The Pirates got an early lead when they loaded the bases against Yankees lefty Nestor Cortes in the fourth inning, as Oneil Cruz followed back-to-back singles by Diego Castillo and Kevin Newman by drawing a full-count walk. Greg Allen drove an 0-2 fastball 360 feet to Oswaldo Cabrera at the left field fence for a sacrifice fly to score Castillo for a 1-0 lead.
Making his second start, rookie right-hander Luis Ortiz didn’t allow a hit until the bottom of the fourth, when Torres singled to right against the shift. Ortiz got Donaldson swinging at a slider and froze Stanton with a 99.7-mph fastball for a called third strike.
The Yankees took advantage of an error in center field for a two-run fifth, after Reynolds almost collided with right fielder Diego Castillo and dropped a fly ball that bounced off his glove at the warning track and allowed Cabrera to reach third.
“It’s Bryan’s ball,” Shelton said. “Bryan was calling for it and (Castillo) just got too close to him.”
Making his Yankees debut after being acquired from St. Louis at the trade deadline, Harrison Bader singled to left to score Cabrera to tie the game at 1-1. Jose Trevino dropped a one-out single in front of a sliding Reynolds in shallow center, and Bader beat the throw to the plate for a 2-1 Yankees lead.
Ortiz walked Judge but got Rizzo to pop out to Ke’Bryan Hayes, who then made a beautiful backhand stop on a sharp grounder down the third base line to get Torres out to end the inning.
Cruz pitched 9⅔ scoreless innings before allowing his first runs – one unearned, one earned – and finished with five strikeouts, three hits and two walks on 74 pitches in five innings. He topped 99 mph 11 times – compared to the 26 in his debut – touched 100 mph twice and averaged 98.5 mph on his four-seamer, which drew 13 called strikes and whiffs.
“It was another positive sign,” Shelton said. “There’s not very many bigger stages than this, especially with the situation they’re in — with it being September, they’re in a pennant race and what Judge is doing — so I was really pleased with how he threw the ball.”
After pinch hitter Jack Suwinski singled to start the sixth – and snap an 0-for-24 funk over the past eight games – and Cruz drew his third walk, the Pirates took a 3-2 lead in the sixth on Jason Delay’s two-run double to left-center.
The Yankees regained the lead in the bottom of the sixth when Bader hit a two-run single off Duane Underwood Jr. to make it 4-3. Isiah Kiner-Falefa reached on an error by Cruz at shortstop and Trevino singled to center to load the bases, but Underwood escaped by getting Judge swinging at a 3-2 cutter high and inside and Rizzo to ground out to first.
Reynolds led off the seventh by hitting Lou Trivino’s first-pitch fastball 424 feet for his 24th home run, matching his career best from last season, to tie the game at 4-4. The Pirates had a chance to take the lead but Cruz struck out swinging at a full-count changeup with runners on second and third to end the frame.

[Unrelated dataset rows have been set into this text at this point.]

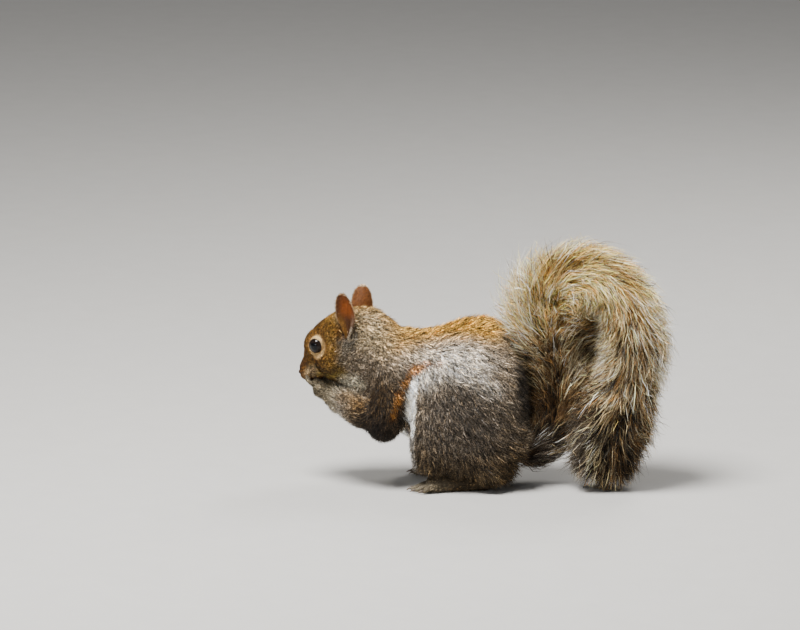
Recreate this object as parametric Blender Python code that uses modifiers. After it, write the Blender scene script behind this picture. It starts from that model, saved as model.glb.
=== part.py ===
"""Eastern grey squirrel, life size, crouched on its hind feet with its forepaws at its mouth.

The animal faces -Y and its left side is at +X. Lengths below are in millimetres, times MM,
and the floor is z = 0. The body is modelled whole, out to the tips of its coat, and then
parted with thin cuts into the pieces that a person would name.
"""

import math

import bmesh
import bpy
import numpy as np
from mathutils import Matrix, Vector

MM = 0.001
GAP = 0.3 * MM  # clearance between neighbouring pieces
LEFT, RIGHT = 1, -1

# Whole animal: moves the middle of its bounding box over the origin.
CENTRING = Vector((-1.32, 0.62, 0.0)) * MM

# Head. It points down and turns to the animal's right, about its nose tip.
NOSE_TIP = Vector((-12.6, -139.8, 82.0)) * MM
HEAD_PITCH = math.radians(45)
HEAD_YAW = math.radians(17)
# Distance behind the nose tip, then top, bottom and half width of the section there.
HEAD_SECTIONS = (
    (1.2, 3.0, -5.6, 4.6),
    (7.0, 5.2, -8.8, 7.2),
    (15.0, 8.6, -12.4, 9.8),
    (24.0, 14.4, -16.0, 14.2),
    (34.0, 17.2, -19.0, 18.4),
    (44.0, 16.4, -20.5, 20.4),
    (54.0, 14.0, -20.5, 19.6),
    (62.0, 9.0, -19.0, 17.0),
)
EYE_PLACE = (31.0, 4.6, 12.6)  # behind the nose tip, above the axis, to the side
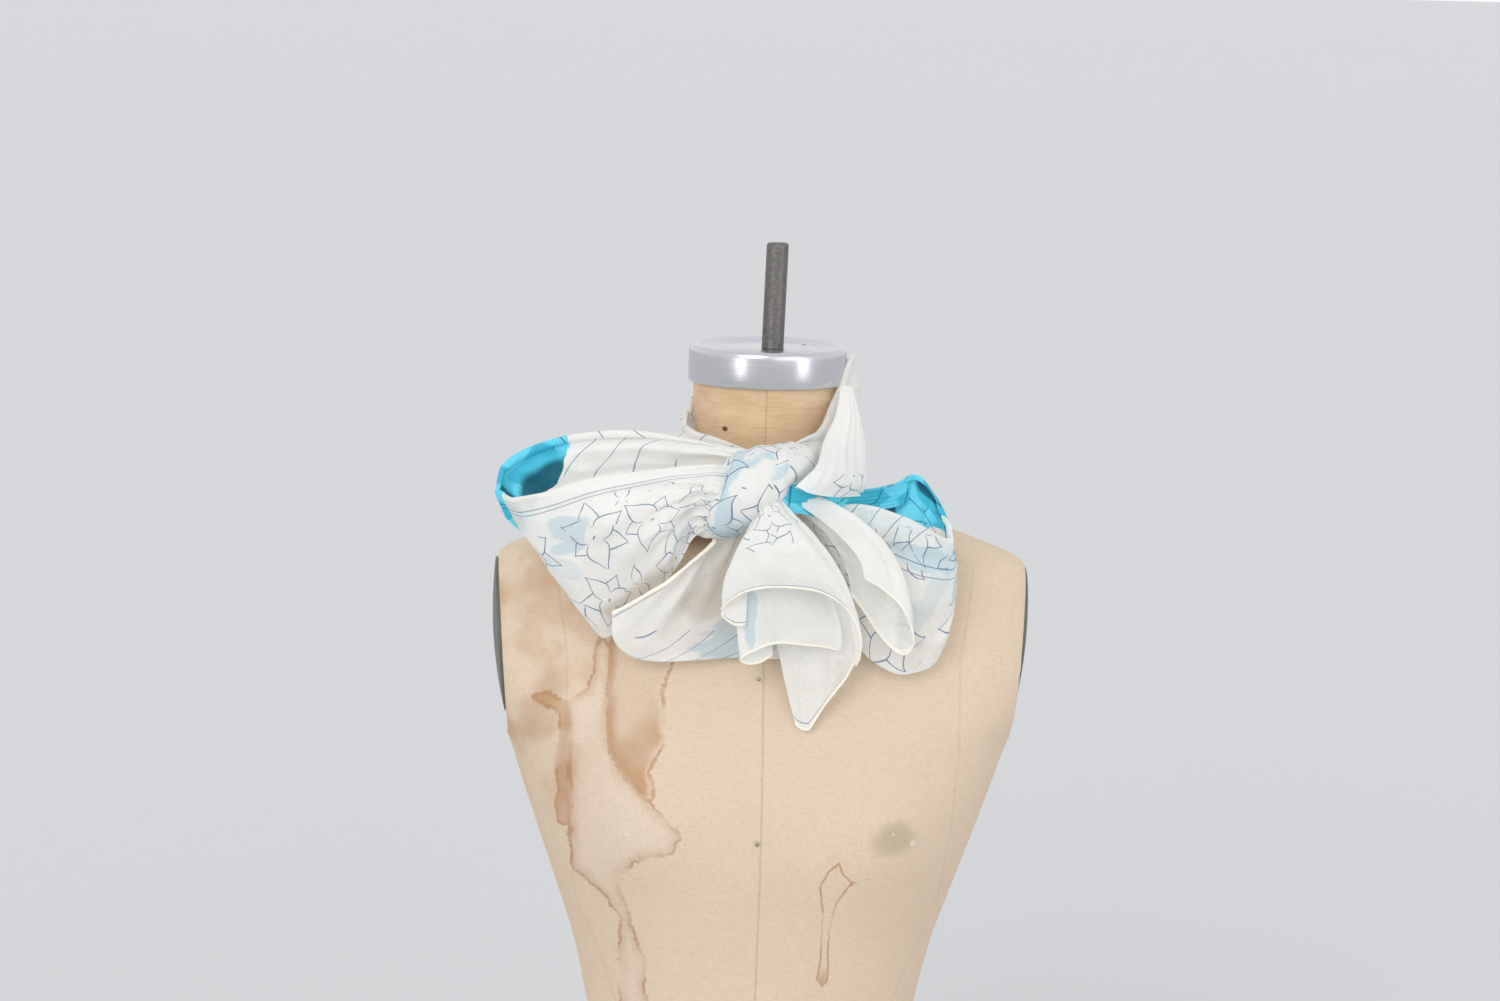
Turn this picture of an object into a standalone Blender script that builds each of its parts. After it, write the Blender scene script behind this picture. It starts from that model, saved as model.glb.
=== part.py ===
"""Sheer scarf tied in a soft bow round the neck of a limbless dress form.

The form stands on its flat underside, facing -Y, with +X on the viewer's right. The origin is the
centre of that underside. Tables are in millimetres and the meshes in metres. Each stretch of the
scarf that shows is a piece of its own, a thin wall on a smooth surface through a few sections.
"""

from collections import namedtuple
from math import pi, radians, sin

import bpy
import numpy as np
from mathutils import Matrix, Vector

OBJECT_NAME = "sheer_scarf_on_dress_form"
MM = 0.001

# Driving dimensions, in millimetres
CLOTH_WALL = 1.2
SEAM_GAP = 0.3
KNOT_SLACK = 0.1
NECK_SLACK = 0.35
NECK_TOP = 733.0
NECK_FOOT = 653.0
NECK_SIDES = 40
CAP_RADIUS = 57.5
CAP_HEIGHT = 27.0
CAP_DISH = 2.2
CAP_SIDES = 44
ROD_RADIUS = 8.0
ROD_LENGTH = 76.0
ROD_LEAN = 1.3
ROD_PLACE = (4.0, -4.0)
ROD_SIDES = 24
ROD_ROUNDING = 1.0
PLATE_SIDES = 32
PLATE_CENTRE_Y = 4.0
PLATE_HALF_DEPTH = 43.0
PLATE_HALF_HEIGHT = 57.0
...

Delay drew a one-out, four-pitch walk in the eighth, then reached third when Rizzo fielded a Hayes bouncer to first and the throw to second ricocheted off the Pirates catcher. Reynolds singled through the left side to score Delay to make it 5-4, and Castro sent a Clay Holmes sinker 371 feet to right field for his 11th homer to stretch the lead to four.
But with All-Star closer David Bednar finishing a rehabilitation assignment in Indianapolis, the Pirates turned to Crowe. He blew the lead by giving up five runs on a walk and four hits, including Judge’s solo shot and Stanton’s walk-off slam.
“It’s not the greatest feeling, especially right now because I blew the game for the guys,” Crowe said. “It would’ve been nice to get a win, but I learn from it and take what I can from it. We move forward, go on and keep adjusting. That’s all I can do.”